All you want is to write that beautiful book, and it’s still out there. You haven’t done it yet. That book is waiting for you. This — the fact that you have not yet accomplished your goal — also makes life easier. You don’t have to look around and think, now what? You don’t have to try to come up with a new plan, because the first plan is still operational. It’s a dream that’s still being realized.

It’s a dream that might never be realized. This, too, is something that hadn’t occurred to you. You’ve been like a shark, always swimming forward. All this time you thought there was an end goal, didn’t you? That beautiful book — out there, shimmering in the distance, waiting for you to write it. But what if the beautiful book is a mirage?

It comes to you now, finally, that the beautiful book is a mirage.

That this doesn’t bother you must mean something, but you’ll have to think on it for a while.


About the author: Alison McGhee writes for all ages in all forms, from poetry to novels to picture books. Among many books, she wrote the Pulitzer Prize-nominated Shadow Baby, a novel, and the #1 New York Times-bestseller Someday. She’s currently working on two novels simultaneously, one for children and one for adults.

This essay originally appeared on the author’s blog and is republished here with permission.

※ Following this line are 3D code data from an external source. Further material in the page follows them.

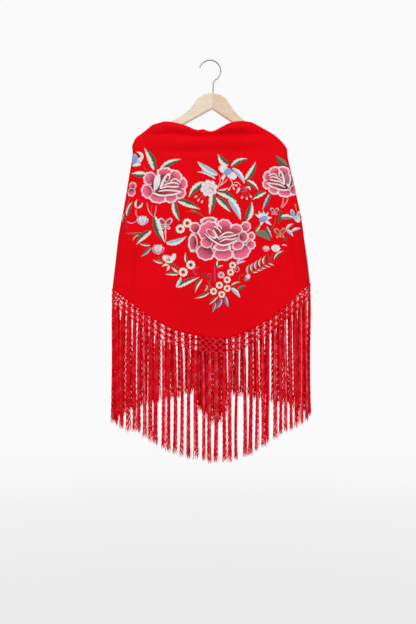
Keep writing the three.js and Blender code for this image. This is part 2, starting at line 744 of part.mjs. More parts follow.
const MATERIALS = {
  wire: new THREE.MeshStandardMaterial({ color: 0xb9b8b3, roughness: 0.35, metalness: 1 }),
  wood: new THREE.MeshStandardMaterial({ color: 0xe6cdab, roughness: 0.55, metalness: 0 }),
  crepe: new THREE.MeshStandardMaterial({ color: 0xd8101c, roughness: 0.75, metalness: 0 }),
  thread: new THREE.MeshStandardMaterial({ color: 0xcf0f1c, roughness: 0.5, metalness: 0 }),
};

function piece(name, geometry, material) {
  const mesh = new THREE.Mesh(geometry, material);
  mesh.name = name;
  return mesh;
}

// The hanger hangs from the top of its loop and leans a little, so its group turns round the
// loop's centre, which stays straight below the origin.
function hanger() {
  const group = new THREE.Group();
  group.position.z = -(LOOP_RADIUS - WIRE_DIAMETER / 2);
  group.rotation.y = degToRad(HANGER_TILT);
  group.add(piece("hook", hookWire(), MATERIALS.wire));
  for (const [name, hand] of [["hanger_arm_left", -1], ["hanger_arm_right", 1]]) {
    const arm = piece(name, woodArm(hand), MATERIALS.wood);
    arm.position.set(WOOD_X, 0, WOOD_TOP_Z);
    group.add(arm);
  }
  return group;
}

function shawl() {
  const group = new THREE.Group();
  group.add(piece("shawl_front", frontPanel(), MATERIALS.crepe));
  const frontHem = (u) => frontPoint(u, { down: 1 });
  group.add(piece("fringe_front", fringe(frontHem, FRONT_TASSELS), MATERIALS.thread));
  for (const [side, hand] of [["left", -1], ["right", 1]]) {
    group.add(piece(`shawl_wing_${side}`, wingPanel(hand), MATERIALS.crepe));
    group.add(piece(`shawl_tail_${side}`, tailPanel(hand), MATERIALS.crepe));
    const wingPoint = wing(hand).point;
    const wingHem = (u) => wingPoint(hand < 0 ? 1 - u : u, { down: 1 });
    const hemStart = hand < 0 ? 1 - WING_FRINGE_END : 0;
    const hem = (u) => wingHem(hemStart + WING_FRINGE_END * u);
    const fringed = tail(hand).fringed;
    const tailHem = hand < 0 ? (u) => fringed(1 - u) : fringed;
    group.add(
      piece(`fringe_wing_${side}`, fringe(hem, WING_TASSELS), MATERIALS.thread),
      piece(`fringe_tail_${side}`, fringe(tailHem, TAIL_TASSELS, TAIL_HEM_GAP), MATERIALS.thread),
    );
  }
  group.add(piece("shawl_tie", tieKnot(), MATERIALS.crepe));
  return group;
}

const object = new THREE.Group();
object.add(hanger(), shawl());

export default object;
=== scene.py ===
"""The looks of the flamenco shawl on its hanger: cloth, embroidery, knotted fringe, wood and wire.

Sizes are in millimetres, turned to metres where a mesh is made. +X is the viewer's right,
+Y goes to the back and +Z is up. The cloth follows the same named sizes as the CAD part.
"""

import math

import bpy
import numpy as np
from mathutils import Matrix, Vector
from mathutils.bvhtree import BVHTree


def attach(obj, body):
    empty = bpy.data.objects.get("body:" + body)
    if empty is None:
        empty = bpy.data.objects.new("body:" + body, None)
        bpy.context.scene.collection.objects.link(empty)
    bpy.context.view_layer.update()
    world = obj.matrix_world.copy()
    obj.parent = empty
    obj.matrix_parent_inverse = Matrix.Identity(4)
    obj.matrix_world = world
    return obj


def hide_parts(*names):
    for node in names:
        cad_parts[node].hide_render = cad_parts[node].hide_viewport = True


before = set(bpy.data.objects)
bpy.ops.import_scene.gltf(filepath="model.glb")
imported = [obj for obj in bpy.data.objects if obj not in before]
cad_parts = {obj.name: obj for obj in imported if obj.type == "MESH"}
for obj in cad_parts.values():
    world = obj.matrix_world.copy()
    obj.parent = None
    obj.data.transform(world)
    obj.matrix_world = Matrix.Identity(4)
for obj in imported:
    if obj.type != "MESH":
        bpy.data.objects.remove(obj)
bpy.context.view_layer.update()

MM = 0.001
PIXEL = 2.7  # millimetres to a pixel of the photo, in the plane of the hanger
PHOTO_X = 210  # the photo's pixel column and row of the origin
PHOTO_Y = 60.7

# Sizes of the cloth, as in the CAD part.
ROLL_SHARE = 0.022
FOLD_SHARE = 0.045
DEPTH_TOP = 11.5
DEPTH_HEM = 27
DEPTH_FROM_Z = -150
DEPTH_TO_Z = -760
FRONT_TURN = 48
FRONT_TURN_SHARE = 0.015
NECK_ROLL = 78
NECK_ROLL_FROM = 0.12
NECK_ROLL_TO = 0.22
WING_TURN = 66
WING_TURN_SHARE = 0.018
CREASES_PER_RADIAN = 16.5
CREASE_SHIFT = 1.2
CREASE_GROWTH = 0.06
CREASE_MOST = 7.5
CREASES_FROM_Z = -225
CREASES_TO_Z = -330
HEM_WAVE_RISE = 6
HEM_WAVES_PER_WING = 19
HEM_WAVE_SHIFT = 0.8
TIE_X = 4
TIE_Y = 34
TIE_Z = -530
TIE_HALF_WIDTH = 16
WING_END = 15
SEAM_GAP = 0.3
CLOTH_THICKNESS = 0.9

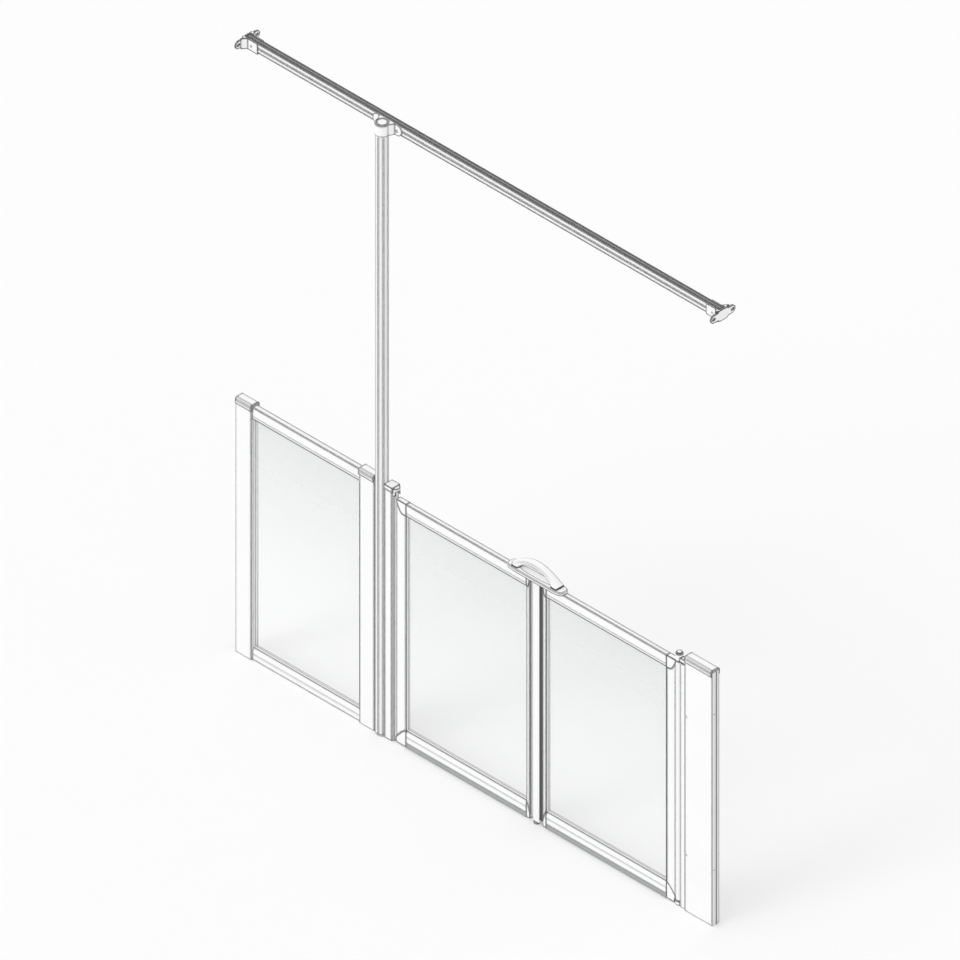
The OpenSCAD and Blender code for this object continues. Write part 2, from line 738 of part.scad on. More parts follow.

About THE FAMILY BUSINESS column: In partnership with the Walker Art Center’s Education and Community Programs department, mnartists.org is launching a monthly series of personal essays, interviews and exchanges with and by local artists — “The Family Business.” We hope these dispatches from the intersection of art and real life will offer a window on the lived experience of Minnesota’s working artists, in their own voices, and on the day-by-day juggle of art-making with the rest of their responsibilities: kids & family, day-jobs and other everyday obligations. From grocery shopping to daycare, caring for older relatives to community activism, we aim to offer snapshots of what a life in the arts really looks like, as seen through the eyes of the creative people living it every day.